There are various methods for choosing the weights, but one method is to take the inverse of the variance of each component and divide it by the sum of the weights:
Prelim: pwA = 1/Var(A), pwB = 1/Var(B), ...
Final: fwA = pwA / sum(pwA--pwD)
This method will put more weight on index components with small variance and less weight on index components with large variances.
Well, let's take the education element in the index, since that's the most complicated. You need "number attending college" as an intermediate variable, so this is the sum of those with some college, those with associate's degree, those with bachelor's degree, those with graduate degree, etc. For many tracts many of these individual components are 0 plus or minus 12.
Since I am working with counts, they are implicitly weighted.
By the time the end result is computed, there are three chains of sums like this (all with the associated MOE calculations), each of which is then converted to a ratio (more MOE calculations), then these are summed (more MOE calculations), leaving me with every tract having an average of something like 13 plus or minus 6 years of education, even though this variable is designed to have a fixed range of 9 to 16.

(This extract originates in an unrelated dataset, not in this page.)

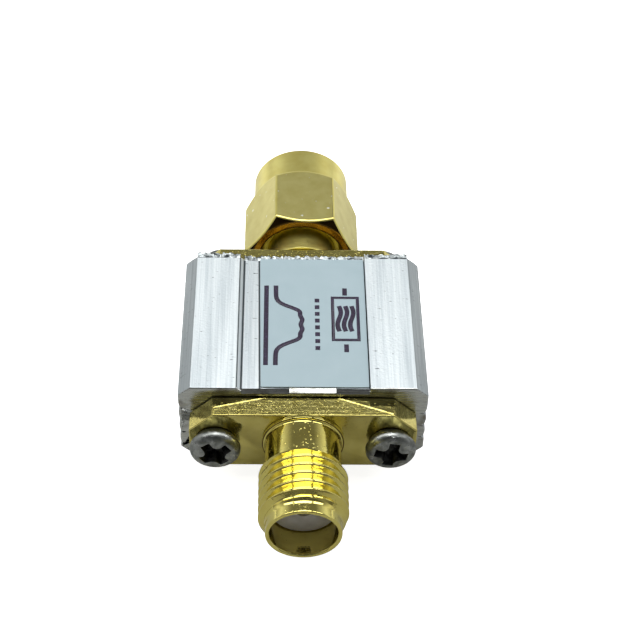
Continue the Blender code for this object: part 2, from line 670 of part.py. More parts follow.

Hi Frank. Which MOE calculation are you using - the formulas vs the variance replicate tables (with your additions)? I'm curious to know if you have the high MOEs using variance replicates.
Adding zero estimates are a special case and need to be handled differently: It may seem counterintuitive, but if group A has a count of 100 +/-10 and group B is 0 +/- 12, then the combined A+B is still 100 +/- 10. (Maybe someone from Census could confirm this?).
Basically, if A>0 and B=0 then MOE(A+B) = MOE(A)
If A=0 and B=0 then MOE(A+B) = MOE(A) = MOE(B) (These should be the same)
That is interesting. Maybe it would be useful to go through a worked example of one of these to show what is happening. I will post this as a fresh thread when I do.
I am talking about the formulas. I am wary of the variance replicate tables because of the high covariance between all my variables. If a replicate is high for income, it should be low (or very likely to be low) for poverty, etc.)